Neal-Estes said one of her favorite moments of the concert was when Simon played “You Can Call Me Al.”
“The best part, which I will remember forever, was when they played that song,” she said.

“Everybody sang it all the way through together, and we got to the end, and we stopped, and he said, ‘That was really fun. Let’s do that again,’ and he started the song again, and everyone went crazy. It was just wonderful.”

Simon, of the 1960s folk-rock duo Simon and Garfunkel, has written songs such as “Mrs. Robinson” and “The Sound of Silence.”

He will perform at 7:30 p.m. Sunday at the IU Auditorium.

Simon will play various older hits and new tracks from his newest album, “So Beautiful or So What.” The Punch Brothers will open for him.

The singer-songwriter has won various awards and was inducted in the Rock and Roll Hall of Fame as a solo artist in 2001.
Simon is also the recipient of a Kennedy Center Honor.

Junior Sarah Greengross will attend the concert and said she knows a fair amount of students who will also attend.

She said she purchased tickets as soon as she heard they were on sale.

“There’s a lot of nostalgia that comes with his music for me,” Greengross said.

“Whether it be his solo records or Simon and Garfunkel, his music was something that my parents would always play.
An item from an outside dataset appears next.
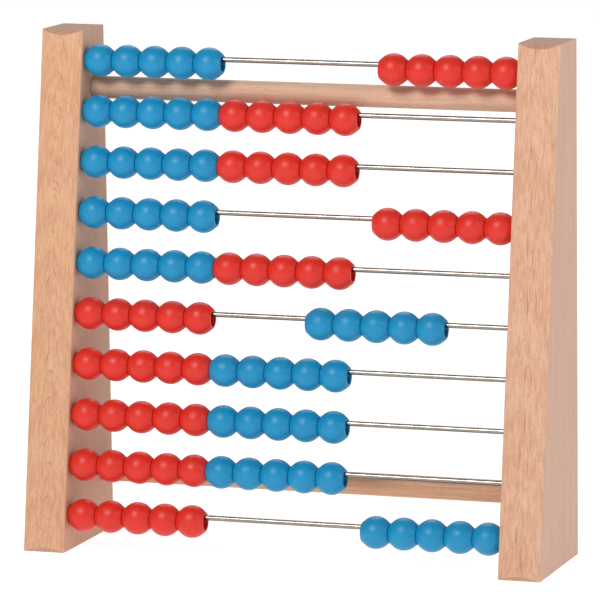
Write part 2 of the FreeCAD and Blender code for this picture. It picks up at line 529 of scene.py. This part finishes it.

I remember from a very early age listening to Paul Simon.”

Greengross said Simon is a solo artist whom she admires for his musicality and song writing.

Music professor Glenn Gass talks about both Simon the solo artist and Simon and Garfunkel in his History of Rock and Roll classes.

He said Simon is one of the greatest poets, if not the greatest poet, in rock music.

“I don’t think Paul Simon would mind being called a poet,” Gass said.
Gass said there is no fixed Paul Simon style, and he has a very curious mind when it comes to music.

“He knows his limitations and works well with them. (He) knows what he can and can’t do and does what he does do very well,” Gass said.